Image-heavy and scanned PDFs — photos, screenshots, or scans of paper — store large bitmaps. This is where the real weight lives, and where smart compression pays off most.

If you've ever compressed a text PDF and seen it grow, this is why: a naïve tool rasterized your crisp text into a JPEG image, which is bigger and worse than the original. A good compressor never does that — it should never hand you back a file larger than what you started with.

Choosing a compression level

PlinyPDF's Compress tool offers three presets, and picking the right one is most of the battle:

  • Screen — the smallest output, tuned for on-screen viewing. Images are downsampled to screen resolution. Perfect for emailing, web upload, or anything that won't be printed.
  • Balanced — the recommended default. Noticeably smaller with quality that holds up for both screen and everyday printing. Start here.
  • Maximum quality — the lightest touch. Strips waste and optimizes structure while keeping images near-original. Use it for documents you'll print professionally.

A practical rule: if the file is only ever viewed on a screen, Screen is almost always fine and gives the biggest savings. If in doubt, Balanced.

Will it actually get smaller?

Sometimes a file is already optimized — a lean text PDF, or one a previous tool already compressed. In that case the honest result is "no meaningful change," and a good tool will tell you so and keep your original rather than inflating it. Small files (under ~1 MB) especially may not shrink further; there's simply little waste to remove.

A note on selectable text

There's a real trade-off worth knowing. The heaviest compression works by turning pages into images. That shrinks scanned documents a lot — but it means any selectable text becomes part of a picture, so you can no longer highlight, search, or copy it. For a scanned receipt that's irrelevant. For a contract you need to search, keep a lighter preset that preserves the text layer.

Step by step

  1. Open Compress PDF.
  2. Drop in your file — it's processed right in your browser, never uploaded.
  3. Pick a preset (start with Balanced).
  4. Download and check the result.

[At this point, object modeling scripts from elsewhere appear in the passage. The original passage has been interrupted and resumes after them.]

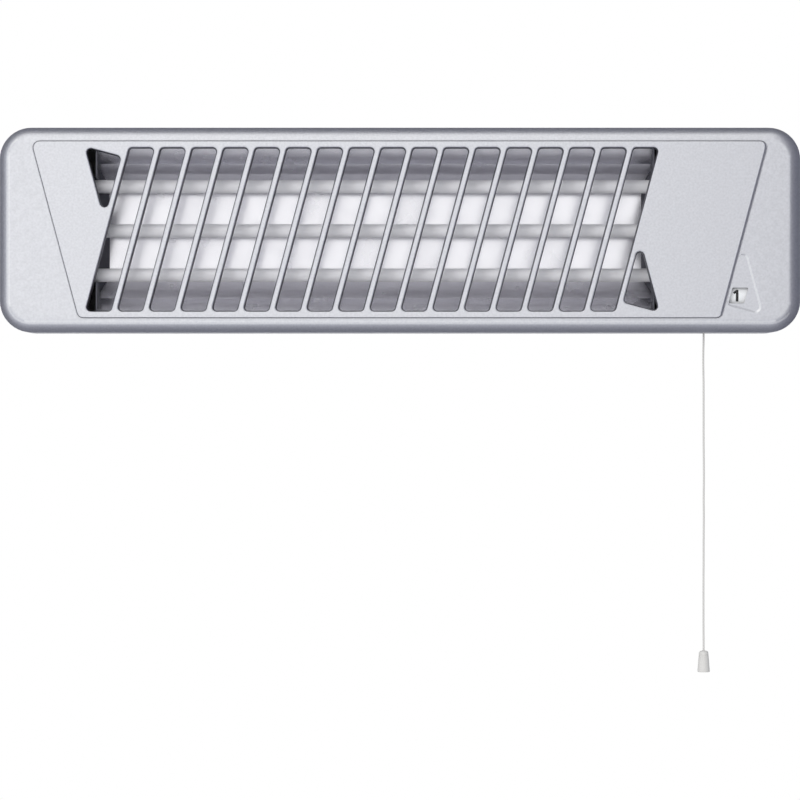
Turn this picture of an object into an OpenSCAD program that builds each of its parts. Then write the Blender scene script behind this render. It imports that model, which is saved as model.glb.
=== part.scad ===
// Quartz heater with three tubes, for the wall of a bathroom.
// The body tilts on a wall bracket, and a pull cord steps its switch from 0 to 3.
// The front faces -Y, the wall is the plane y = 0, and the origin lies midway
// between the two wall screws.

/* [Body] */
// Width of the body
body_w = 594; // [560:1:660]
// Height of the body
body_h = 152; // [148:1:172]
// Depth of the body, from the bezel's face to the rear face
body_d = 62; // [60:0.5:76]
// Radius of the body's corners, seen from the front
corner_r = 23.5; // [18:0.5:28]
// Radius of the rounded edge round the front
edge_r = 10; // [6:0.5:12]
// Depth of the front housing
front_d = 39.5; // [38.5:0.5:42]
// Wall of both housings
wall = 2.5; // [2:0.1:3]
// Thickness of the front housing's face
face_t = 3; // [2.6:0.1:3.6]
// Thickness of the gasket between the housings
gasket_t = 1; // [0.6:0.1:2]
// How far the rear face is drawn in on every side
rear_inset = 21; // [16:0.5:26]
// Straight depth of the rear housing before its sides slope in
rear_straight = 7.5; // [6:0.5:9]

/* [Grille panel] */
// Lean of the panel's sides and of the bars, in degrees
lean = 15; // [12:0.5:17]
// Bezel above and below the panel
panel_edge_gap = 10.6; // [10:0.1:13]
// Bezel beside the panel, at mid height
panel_side_gap = 41.7; // [39:0.1:45]
// Corner radius of the panel
panel_r = 5; // [4:0.5:8]
// Thickness of the panel
panel_t = 2.4; // [2:0.1:2.8]
// How far the panel stands proud of the bezel
panel_proud = 1; // [0.4:0.1:1.6]
// Gap round the panel
panel_gap = 0.5; // [0.3:0.1:0.8]
// Width of the ledge that the panel rests on
ledge_w = 3.4; // [2.6:0.1:3.8]
// Width of a bar, measured level
bar_w = 4.7; // [3.5:0.1:6]
// Depth of a bar
bar_d = 6; // [5:0.1:7]
// Distance from one bar to the next
slot_pitch = 23.3; // [21:0.1:26]
// Panel above and below the slots
slot_edge = 5; // [4.8:0.1:7]
// Corner radius of a slot
slot_r = 2.8; // [1.5:0.1:4]
// Panel left of the slots, at mid height
left_margin = 39.1; // [37:0.1:42]
// Panel right of the slots, at mid height, in front of the switch
control_margin = 79.9; // [78:0.1:90]
// Width of the bar between the end slots and the three-cornered openings
end_bar_w = 4.5; // [4:0.1:9]
// Level width of a three-cornered opening at mid height, if its sides ran on
corner_w = 4.4; // [3:0.1:9]

/* [Quartz tubes] */
// Outside diameter of a quartz tube
tube_d = 10; // [9:0.5:12]
// Wall of a quartz tube
tube_wall = 1; // [0.8:0.1:1.5]
// Distance from one tube to the next
tube_pitch = 33; // [31:0.5:34]
// Depth of the tubes' axes behind the bezel's face
tube_depth = 22; // [20:0.5:24]
// Outside diameter of a heating coil
coil_d = 5; // [4:0.5:6]
// Bare tube between the reflector's end and the ceramic cap
tube_over = 13; // [10:0.5:13.5]
// Diameter of a ceramic cap
cap_d = 14; // [13:0.5:16]
// Length of a ceramic cap
cap_len = 10; // [9:0.5:11]
// Diameter of a terminal pin
pin_d = 2.4; // [2:0.1:3]
// Free length of a terminal pin
pin_free = 5; // [4:0.5:6]

/* [Reflector] */
// Thickness of the reflector's sheet
reflector_t = 0.8; // [0.6:0.1:1.2]
// Distance from the tubes' axes to the reflector's flat
tube_to_flat = 15.2; // [13:0.1:16]
// Reflector past the slots at the left, at mid height
reflector_left = 8.2; // [6:0.1:10]
// Reflector past the slots at the right, at mid height
reflector_right = 12.3; // [10:0.1:14]
// Thickness of the end frames' sheet
end_frame_t = 1; // [0.8:0.1:1.5]
// Gap between the reflector and the heat shield
shield_gap = 5; // [4:0.5:6]
// Thickness of the heat shield
shield_t = 0.8; // [0.6:0.1:1.2]

/* [Switch and indicator] */
// Height of the indicator window
window_h = 11.6; // [10:0.1:13]
// Level width of the indicator window
window_w = 11.7; // [10:0.1:14]
// Centre of the window above the body's lower edge
window_up = 27.2; // [26:0.1:30]
// Bezel between the panel and the window
window_gap = 1.6; // [1.2:0.1:3]
// Depth of the sunk facet round the window
facet_d = 0.8; // [0.4:0.1:1.2]
// Diameter of the indicator drum
drum_d = 24; // [22:0.5:26]
// Length of the indicator drum
drum_w = 18.5; // [17:0.5:20]
// Diameter of the selector shaft
shaft_d = 6; // [5:0.5:7]
// Radius at which the cord winds on the pulley
pulley_r = 10; // [9:0.5:11]
// Width of the pulley
pulley_w = 5; // [4.5:0.5:6]
// Sheet of the switch frame
frame_t = 1.5; // [1:0.1:2]
// Length of the switch body along the shaft
switch_len = 14.5; // [13:0.5:15]

/* [Pull cord] */
// Diameter of the cord
cord_d = 1.6; // [1.2:0.1:2]
// Distance from the cord to the body's right side
cord_side = 70.1; // [68.8:0.1:71]
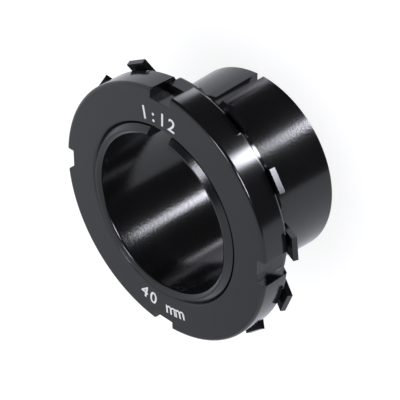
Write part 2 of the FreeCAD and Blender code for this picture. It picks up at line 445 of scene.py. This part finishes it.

Too big? Drop to Screen. Quality not enough? Move up to Maximum.

Because it runs locally, you can experiment freely — no file ever leaves your machine, no matter how many presets you try.

The takeaway

"Compress without losing quality" really means match the compression to the document: lighter for text and print, heavier for screen-only and scans. Choose the preset for how the file will actually be used, and you'll get a smaller PDF that still looks right.